I would like to say that I ran to the tune of Chariots of Fire, but I did not. I limped along like an asthmatic Darth Vader, shoulders hunched, head bowed, knees screaming. After five minutes I turned around and walked home.
Two days later I tried again. (I’d read somewhere that you should only run every other day, a factoid I clung to like the oxygen tank I longed for.) I had made it from my house to the first streetlight on the first morning; I decided I would push only as far as the second streetlight and be satisfied. I made it without walking (mostly because a car passed and I hoped the driver would see me shambling along, gasping, and conclude that I was at the tail end of a 10K before breakfast.)

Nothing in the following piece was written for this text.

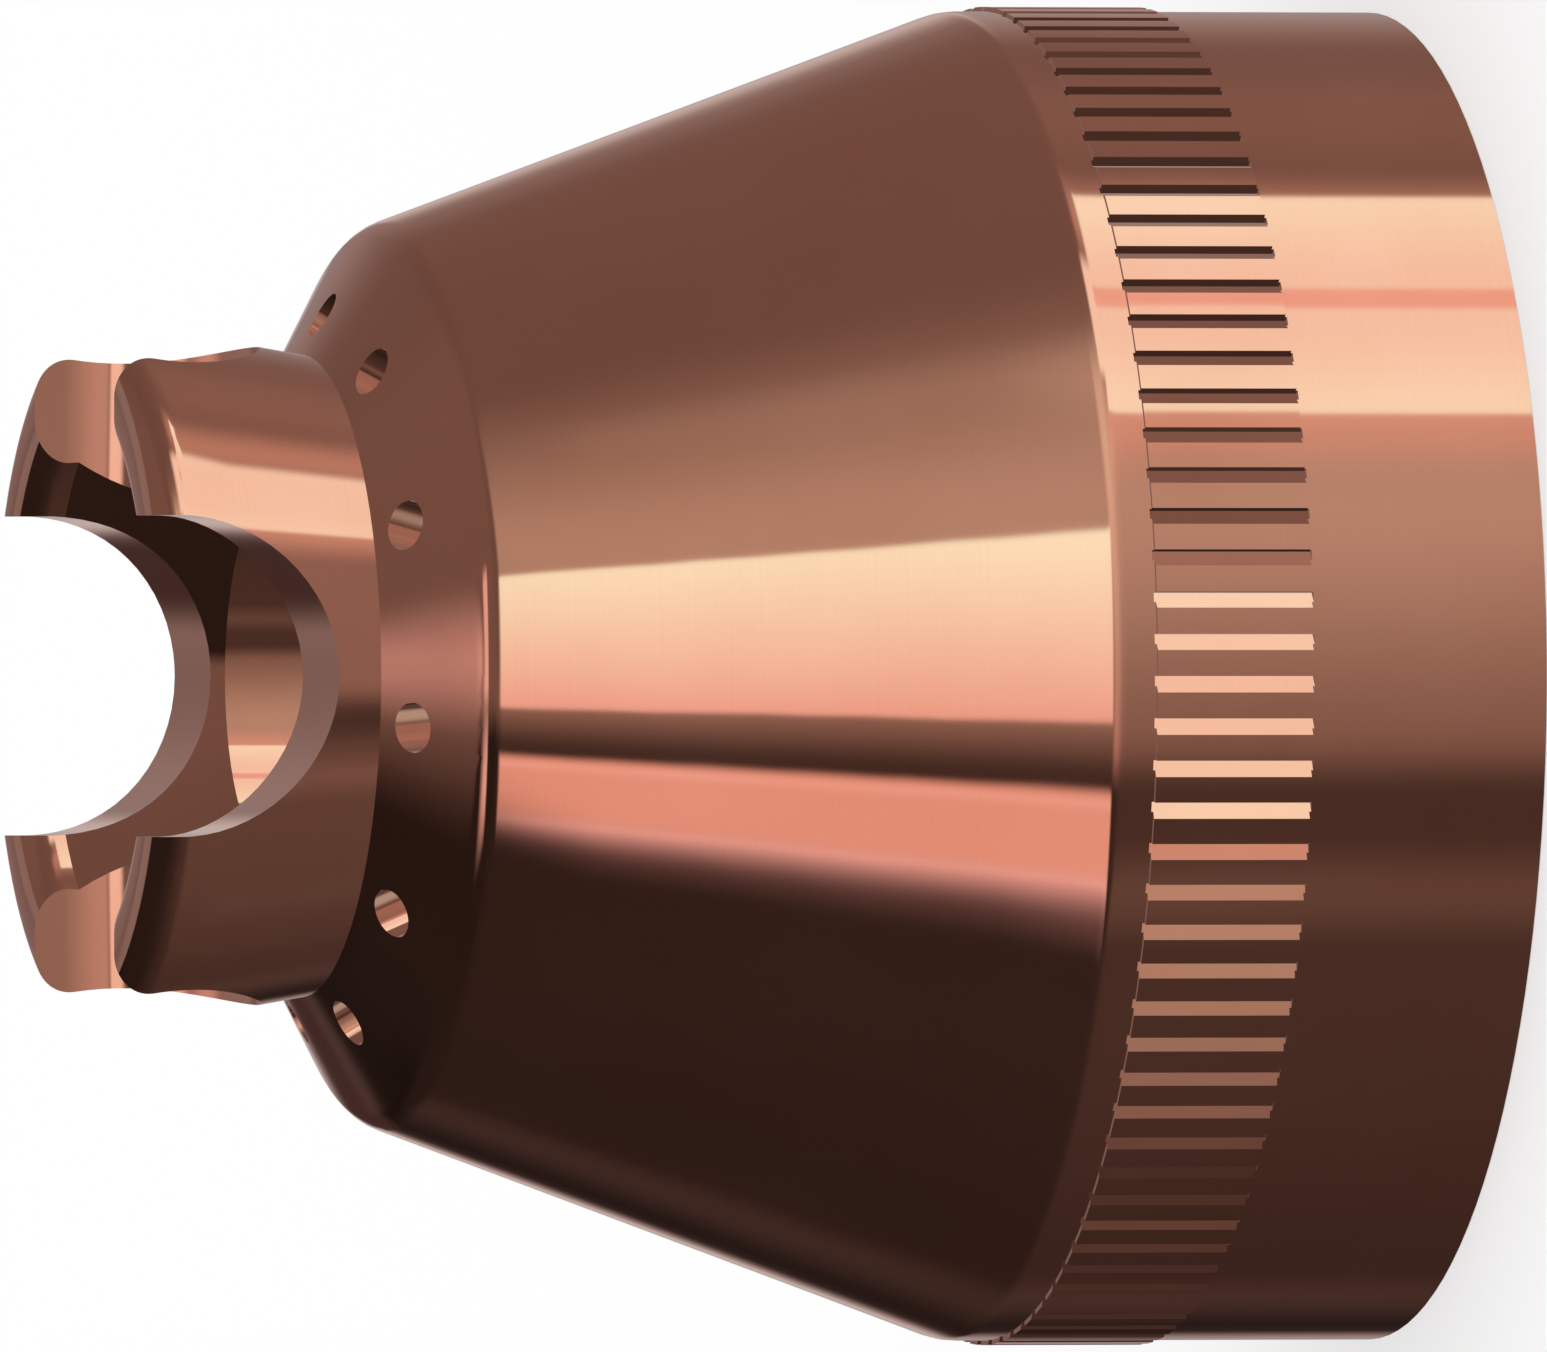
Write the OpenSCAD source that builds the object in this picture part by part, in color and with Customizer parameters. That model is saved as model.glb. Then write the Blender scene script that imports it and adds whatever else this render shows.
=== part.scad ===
// Plasma torch shield, turned from one bar of copper.
// It stands on its open base, and the notched nose points up along Z.

/* [Overall] */
// Height from the base rim to the tip of the nose
height = 31.92; // [30:0.02:40]
// Outside diameter of the skirt
skirt_d = 31.75; // [31:0.05:36]
// Length of the straight skirt, from the base rim to where the long cone begins
skirt_len = 10.48; // [10.2:0.02:13]

/* [Outside cones] */
// Diameter at the edge between the long cone and the shoulder
shoulder_d = 21.48; // [20.5:0.02:23]
// Angle of the short, steep shoulder to the axis
shoulder_angle = 60; // [54:1:66]
// Rounding where the skirt turns into the long cone
collar_round = 1.4; // [0.4:0.1:2.4]
// Rounding of the edge between the long cone and the shoulder
shoulder_round = 1.1; // [0.4:0.1:1.6]

/* [Nose] */
// Length of the nose, from its root on the shoulder to its tip
nose_len = 5.55; // [5:0.05:6.5]
// Diameter of the nose at its root
nose_root_d = 15.3; // [14.6:0.05:15.8]
// Angle to the axis by which the nose widens towards its tip
nose_flare = 9.8; // [6:0.1:12]
// Rounding of the outer and the inner edge of the lip
lip_round = 0.83; // [0.3:0.01:0.95]

/* [Bore of the nose] */
// Diameter of the bore at the tip
tip_bore_d = 12.7; // [12.2:0.05:13.2]
// Depth of the bore at the tip
tip_bore_depth = 1.08; // [1:0.02:1.6]
// Angle to the axis of the funnel under the tip bore
funnel_angle = 30; // [26:1:34]
// Diameter of the throat, which the arc comes through
throat_d = 8.42; // [8:0.02:9]
// Length of the straight throat
throat_len = 2.02; // [1.4:0.02:2.6]

/* [Notches] */
// Number of notches round the nose
notch_count = 4; // [2:1:5]
// Width of a notch
notch_w = 7.62; // [5:0.02:7.8]
// Depth of a notch at its round bottom, from the tip
notch_depth = 4.48; // [4:0.02:4.9]

/* [Vent holes] */
// Number of vent holes round the shoulder
vent_count = 11; // [3:1:16]
// Diameter of a vent hole
vent_d = 1.19; // [0.6:0.01:1.6]
// Diameter of the circle on which the holes break the shoulder
vent_ring_d = 17.2; // [17.1:0.05:18.4]

/* [Grip band] */
// Height of the lower edge of the band above the base rim
band_z = 5.75; // [0.5:0.05:6.2]
// Width of the band
band_w = 3.82; // [2:0.02:4.2]
// How far the band stands out from the skirt
band_proud = 0.11; // [0.05:0.01:0.6]
// Number of grooves round the band
groove_count = 100; // [40:1:110]
// Depth of a groove at its upright side
groove_depth = 0.285; // [0.1:0.005:0.6]
// Width of a groove at the surface of the band
groove_w = 0.395; // [0.2:0.005:0.6]
// Length by which a groove runs past each edge of the band, into the skirt
groove_run = 0.05; // [0.02:0.01:0.3]

/* [Screw socket] */
// Nominal diameter of the thread, which the socket is bored to
thread_d = 27; // [26:0.1:28]
// Depth at which the thread ends
thread_depth = 7.2; // [4:0.1:8]
// Chamfer that leads into the thread
lead_in = 0.5; // [0.2:0.1:0.9]
// Depth of the run-out groove behind the thread, below the thread's nominal diameter
run_out_deep = 0.3; // [0.1:0.05:0.6]
// Length of the run-out groove, up to the seat
run_out_len = 1.4; // [0.8:0.1:2]

/* [Gas chamber] */
// Diameter of the chamber above the seat
chamber_d = 23.6; // [22.4:0.1:25]
// Thickness of the wall of the long cone
cone_wall = 2.2; // [1.6:0.05:2.8]
// Rounding of the inner corners of the chamber
chamber_round = 0.8; // [0.2:0.1:1.2]

/* [Hidden] */
$fn = 144;
copper = [0.80, 0.52, 0.38];
// Length by which a cut runs past the face it opens
overshoot = 0.5;
// Trace by which a rounding's arc is drawn too large, so that it crosses both sides at one clean point
arc_bite = 0.0003;
// Direction in which no notch, vent hole or groove lies, where the turned faces have their seam
seam_angle = 45;

skirt_r = skirt_d / 2;
band_r = skirt_r + band_proud;
shoulder_r = shoulder_d / 2;
nose_root_r = nose_root_d / 2;
tip_bore_r = tip_bore_d / 2;
throat_r = throat_d / 2;
chamber_r = chamber_d / 2;
thread_r = thread_d / 2;
run_out_r = thread_r + run_out_deep;

// Heights of the outside corners, from the nose down
nose_z = height - nose_len;
shoulder_z = nose_z - (shoulder_r - nose_root_r) / tan(shoulder_angle);
tip_r = nose_root_r + nose_len * tan(nose_flare);
// Angle of the long cone to the axis, which runs from the end of the skirt to the shoulder
cone_angle = atan((skirt_r - shoulder_r) / (shoulder_z - skirt_len));

// Heights of the inside corners, from the tip down
funnel_z = height - tip_bore_depth;
throat_top = funnel_z - (tip_bore_r - throat_r) / tan(funnel_angle);
throat_end = throat_top - throat_len;
seat_z = thread_depth + run_out_len;

// The wall of the long cone, measured square to the axis
cone_wall_r = cone_wall / cos(cone_angle);
// Radius of the chamber's cone at height z, and the height where it has radius r
function chamber_cone_r(z) = skirt_r - cone_wall_r - (z - skirt_len) * tan(cone_angle);
function chamber_cone_z(r) = skirt_len + (skirt_r - cone_wall_r - r) / tan(cone_angle);
// The chamber's roof runs down from the throat, parallel to the shoulder, to meet that cone
roof_r = (chamber_cone_r(throat_end) - throat_r * tan(cone_angle) / tan(shoulder_angle))
    / (1 - tan(cone_angle) / tan(shoulder_angle));
roof_z = throat_end - (roof_r - throat_r) / tan(shoulder_angle);

// Thickness of the shoulder, square to its face
shoulder_wall = (nose_root_r - throat_r) * cos(shoulder_angle)
    + (nose_z - throat_end) * sin(shoulder_angle);
vent_r = vent_ring_d / 2;
vent_z = nose_z - (vent_r - nose_root_r) / tan(shoulder_angle);
notch_z = height - notch_depth + notch_w / 2;

// Half of the section: each corner is [radius, height, rounding], from the base up the outside
SECTION = [
    [skirt_r, 0, 0],
    [skirt_r, band_z, 0],
    [band_r, band_z, 0],
    [band_r, band_z + band_w, 0],
    [skirt_r, band_z + band_w, 0],
    [skirt_r, skirt_len, collar_round],
    [shoulder_r, shoulder_z, shoulder_round],
    [nose_root_r, nose_z, 0],
    [tip_r, height, lip_round],
    [tip_bore_r, height, lip_round],
    [tip_bore_r, funnel_z, 0],
    [throat_r, throat_top, 0],
    [throat_r, throat_end, 0],
    [roof_r, roof_z, chamber_round],
    [chamber_r, chamber_cone_z(chamber_r), chamber_round],
    [chamber_r, seat_z, 0],
    [run_out_r, seat_z, 0],
    [run_out_r, thread_depth, 0],
    [thread_r, thread_depth, 0],
    [thread_r, lead_in, 0],
    [thread_r + lead_in, 0, 0],
];

function flat(corner) = [corner[0], corner[1]];
function unit(v) = v / norm(v);
// Corner i of an outline with the corners before and after it
function trio(outline, i) = [
    flat(outline[(i + len(outline) - 1) % len(outline)]),
    flat(outline[i]),
    flat(outline[(i + 1) % len(outline)])
];
// Angle through which the outline turns at the middle corner
function turn(t) = acos(unit(t[1] - t[0]) * unit(t[2] - t[1]));
function turns_left(t) = cross(t[1] - t[0], t[2] - t[1]) > 0;
// The two points where a rounding of radius r begins and ends
function ends(t, r) = [
    t[1] + unit(t[0] - t[1]) * r * tan(turn(t) / 2),
    t[1] + unit(t[2] - t[1]) * r * tan(turn(t) / 2)
];

// The room between a corner and the arc that rounds it: a box over the line from one end of the
// arc to the other, a little longer than that line and as high as the radius, less the circle
module corner_room(t, r) {
    span = ends(t, r);
    along = unit(span[1] - span[0]) * r / 10;
    out = unit(2 * t[1] - span[0] - span[1]) * r;
    difference() {
        polygon([span[0] - along, span[1] + along, span[1] + along + out, span[0] - along + out]);
        translate(t[1] - out / cos(turn(t) / 2))
            circle(r + arc_bite);
    }
}

// The rooms of an outline: those at its outer corners, or those at its inner ones
module corner_rooms(outline, outer) {
    for (i = [0:len(outline) - 1])
        if (outline[i][2] > 0 && turns_left(trio(outline, i)) == outer)
            corner_room(trio(outline, i), outline[i][2]);
}

// An outline with a true arc at each corner that has a rounding
module rounded(outline) {
    difference() {
        polygon([for (corner = outline) flat(corner)]);
        corner_rooms(outline, outer = true);
    }
    corner_rooms(outline, outer = false);
}

// The shield as it comes off the lathe, before it is milled and drilled
module turned_body() {
    rotate([0, 0, seam_angle])
        rotate_extrude()
            rounded(SECTION);
}

// One notch with a round bottom, cut from the axis outwards along X
module notch() {
    reach = tip_r + overshoot;
    translate([0, 0, notch_z])
        rotate([0, 90, 0])
            cylinder(d = notch_w, h = reach);
    translate([0, -notch_w / 2, notch_z])
        cube([reach, notch_w, height - notch_z + overshoot]);
}

// One vent hole, drilled square to the shoulder into the chamber
module vent() {
    translate([vent_r, 0, vent_z])
        rotate([0, 90 - shoulder_angle, 0])
            translate([0, 0, -shoulder_wall - overshoot])
                cylinder(d = vent_d, h = shoulder_wall + 2 * overshoot);
}

// One groove of the grip band: upright on one side and sloping on the other, so that it bites
// when the shield is screwed on
module groove() {
    cut = groove_depth + overshoot;
    floor_r = band_r - groove_depth;
    translate([0, 0, band_z - groove_run])
        linear_extrude(height = band_w + 2 * groove_run)
            polygon([
                [floor_r, 0],
                [floor_r + cut, 0],
                [floor_r + cut, -groove_w * cut / groove_depth]
            ]);
}

// Copies of a cut, evenly spaced round the axis from X on
module around(count) {
    for (i = [0:count - 1])
        rotate([0, 0, i * 360 / count])
            children();
}

module shield() {
    color(copper)
        difference() {
            turned_body();
            around(notch_count) notch();
            around(vent_count) vent();
            around(groove_count) groove();
        }
}

shield();
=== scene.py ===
# %% [markdown]
# # A plasma torch shield, from turned solid to product picture
#
# The object is one piece of copper. It was turned on a lathe, milled with four notches in its
# nose, drilled with a ring of vent holes and grooved round its skirt, so that a gloved hand can
# unscrew it. Its exact solid was made in CAD. This lesson gives that solid clean reflections and
# a copper finish, cuts the screw thread in its base, and builds the small photo studio that
# polished metal needs, because polished metal shows little but what stands round it.
#
# The first cell loads the solid. It stands on its open base at the origin with its nose up along
# Z, in metres.

# %% Load the turned solid
from math import cos, pi, radians, sin, tan

import bpy
from mathutils import Matrix, Vector


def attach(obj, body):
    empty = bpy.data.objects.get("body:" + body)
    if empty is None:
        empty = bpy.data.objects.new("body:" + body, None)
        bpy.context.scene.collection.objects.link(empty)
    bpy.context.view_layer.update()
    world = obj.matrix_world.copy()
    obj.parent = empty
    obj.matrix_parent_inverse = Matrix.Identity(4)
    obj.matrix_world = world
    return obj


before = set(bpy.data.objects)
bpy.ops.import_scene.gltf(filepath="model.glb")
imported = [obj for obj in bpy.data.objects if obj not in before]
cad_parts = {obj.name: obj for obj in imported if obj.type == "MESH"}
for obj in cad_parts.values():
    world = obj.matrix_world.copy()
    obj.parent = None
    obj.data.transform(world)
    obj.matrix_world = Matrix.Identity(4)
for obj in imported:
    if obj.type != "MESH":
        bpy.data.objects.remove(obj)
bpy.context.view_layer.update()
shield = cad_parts["shield"]
MM = 0.001

# %% [markdown]
# ## The camera
#
# The picture was taken from so far away that nothing looks smaller at the back. The shield's
# axis lies across it, with the nose to the left and turned 15 degrees towards the viewer. An
# orthographic camera could do this, but the framing of other views works from the angle of a
# lens, so a very long one is used from 1.4 m away. The near side of the shield then looks about
# 1 percent larger than its outline. The picture's width is set between the two, so that neither
# is off by more than a few pixels. The shield stands upright here, so the camera lies on its
# side: its "right" points down along the shield's axis.
#
# Blender's usual view transform dims bright colours as film does. A product picture shows them
# as they are, so the view is set to Standard, in which a white of 1 comes out as white.

# %% Camera
TILT = radians(15)
LENS = 1400
SENSOR = 36
PICTURE_WIDTH = 36.92 * MM

picture_right = Vector((0, -sin(TILT), -cos(TILT)))
picture_up = Vector((1, 0, 0))
to_camera = Vector((0, -cos(TILT), sin(TILT)))
middle_of_picture = Vector((0, 0, 14.70)) * MM
distance = PICTURE_WIDTH * LENS / SENSOR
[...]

From that day on, I ran the streetlights, adding one more every morning, and discovered three tricks to keep going: 1) don’t run in the dark if you’re prone to peeking in people’s windows, because the sidewalk will rise up to meet you; 2) forget eye makeup – mascara hurts your eyes when you sweat; and 3) never wash your running clothes during the week, because having to dig them out of the clean laundry provides another perfect excuse to turn over and go to sleep.
By week 4, the other neighborhood runners were getting used to me, and we all waved as we passed each other. I could run sixteen streetlights without stopping, out and back. They were 100 feet apart, so that meant that I was running 3200 feet! (This achievement dimmed somewhat when I used Google calculator to convert this to a paltry .6060606 miles.) Somehow, though, the streetlights kept me going. Finally, as I reached the the 20th streetlight, I discovered a tiny street in the neighborhood I’d always overlooked. It was a connector that would allow me to run an actual loop! The loop was 1.34 miles, a daunting distance. But, if I kept going streetlight by streetlight, I was convinced I could do it. Now I had a real goal.
And then, somewhere between week 7 and week 8, a funny thing happened: I forgot about the last streetlights. I just ran the loop because I didn’t want to turn around. It was something akin to that thing that happens to mountain climbers who push themselves to the summit of Everest, only without the Sherpas and prayer flags. I had to walk once the first time around the loop, but the second time I didn’t walk at all.
This morning I ran the loop plus one streetlight past my house. As I was finishing, the marathoner approached me in his easy loping stride. I was wearing my usual paint-stained sweatpants and an orange peaked hat that makes me look like a rooster.
“Looking good!” the marathoner called as he passed, and guess what? I believed him.